If it goes well, Guyett and Astorino would like to see more schools with clubs like this. Ultimately, they think that cooking lessons can change the way people think about food — about what they put in their mouths, and why.

"Food is a way of life," Astorino says. "The relationship and meaning of it changes as you learn to cook differently."


AT HOME AT THE RANGE

The Second Harvest warehouse in Spokane contains stacks of large crates filled with potatoes. Thanks to fertile farms in the area, the food bank never runs out of spuds — or apples, chickpeas or lentils.

"Those are beautiful Yukons out there," says Jandyl Doak, kitchen education coordinator at the food bank.

During a cooking class in January, Doak made two kinds of soup using Palouse staples — peas and chickpeas. After the demonstration, the small crowd of adults dispersed to cooking stations to replicate one of the recipes.

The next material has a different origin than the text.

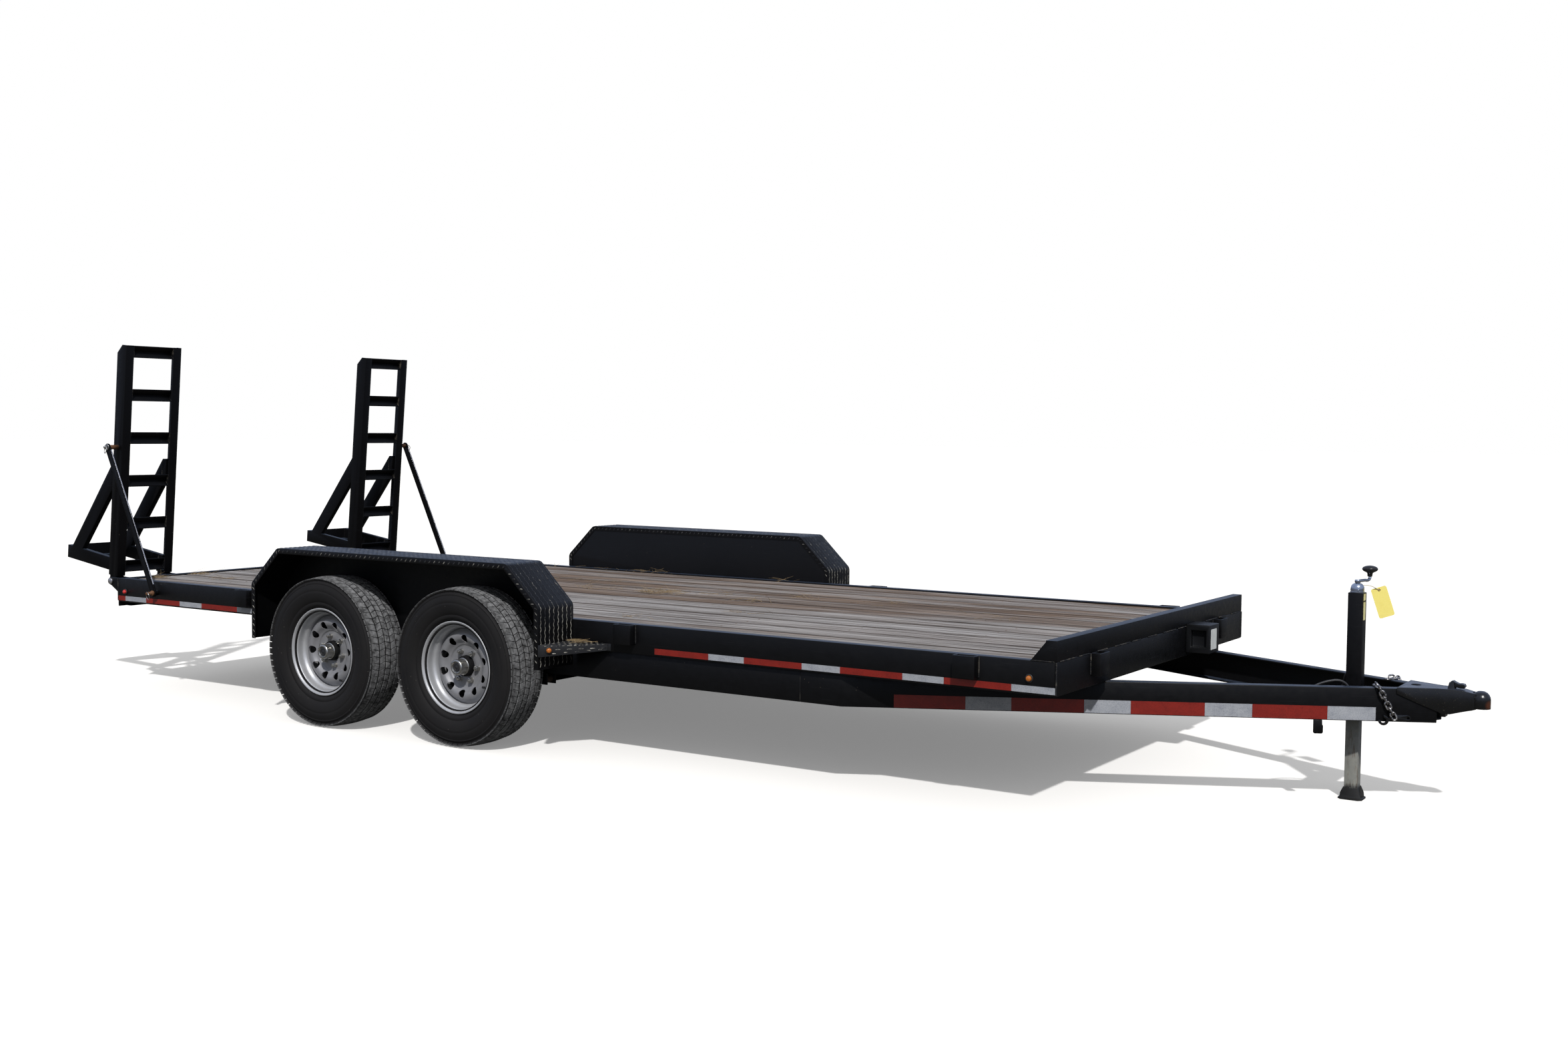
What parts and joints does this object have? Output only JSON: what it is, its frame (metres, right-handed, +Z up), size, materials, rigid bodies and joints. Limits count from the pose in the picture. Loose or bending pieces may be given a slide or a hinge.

In what should be considered a triumph, fresh food accounts for half of Second Harvest's inventory each year, says community relations manager Julie Humphreys. But as food bank staff watched patrons turn down fresh options because of a lack of culinary know-how, they knew they had to do more than distribute food if they wanted it to change people's lives.

Second Harvest built a kitchen to offer classes, focusing on people who shop at food pantries. In December, the food bank unveiled a mobile kitchen that will bring cooking demonstrations and nutrition classes into underserved communities.

The classes emphasize meals that can be made quickly, using ingredients distributed by Second Harvest. They teach basic culinary skills, nutrition and food safety, helping people gain confidence and enjoy cooking. They're introduced to new foods, so that instead of seeing a squash or a lentil and not knowing how to eat it, perhaps they'll see ingredients that can be combined to make a wholesome meal in just 20 minutes.

At the end of the class in January, Doak's students said they planned to return in a week to make something new. They gathered around the table, sharing a meal of soup and salad.

"And I made some banana bread," Doak says, "because we have about 20 pallets of bananas here right now."